The insects covered between 750,000 and 1 million acres, about 10 percent of the land infested in 2006, said Jeff Knight, entomologist for the Nevada Department of Agriculture. The crickets were concentrated in Elko County, the Eureka area and a portion of Sparks. ''The numbers dropped off drastically this year,'' Knight told the Reno Gazette-Journal. ''Definitely, the trend was downward, and significantly so.''
The crickets returned to Nevada for a seventh straight year in what Knight describes as the worst such lingering infestation in 50 or 60 years. At a peak in 2005, the crickets infested about 12 million acres in Nevada.
Mormon crickets swarm in groups by the thousands, gobbling lawns, gardens and crops. The insect was made infamous by nearly destroying the crops of Utah's Mormon settlers in 1848. Knight said he had expected the cricket infestation to cover 8 million to 10 million acres this year.

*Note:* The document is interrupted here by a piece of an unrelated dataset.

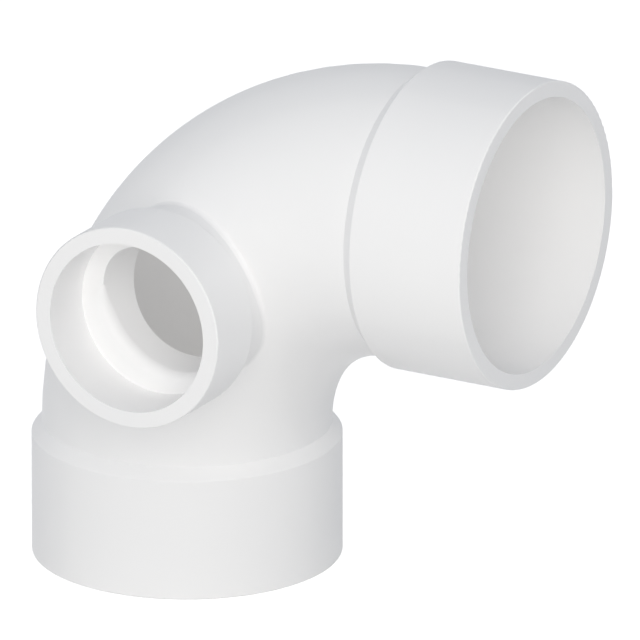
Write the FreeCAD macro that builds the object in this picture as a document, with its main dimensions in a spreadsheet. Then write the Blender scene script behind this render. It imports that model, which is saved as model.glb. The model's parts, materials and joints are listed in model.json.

He hopes the drop in cricket numbers signals an end to a problem that has cost about $6 million in state and federal money to fight. But Knight warned that drought conditions helped start the current infestation seven years ago, and ''it looks we could be going into the same type drought pattern that started this whole thing.''
Knight and other officials plan to meet to discuss a strategy for battling the crickets next year. He said he doesn't want to risk dismantling a system established to combat the insect based on a single year of diminishing numbers.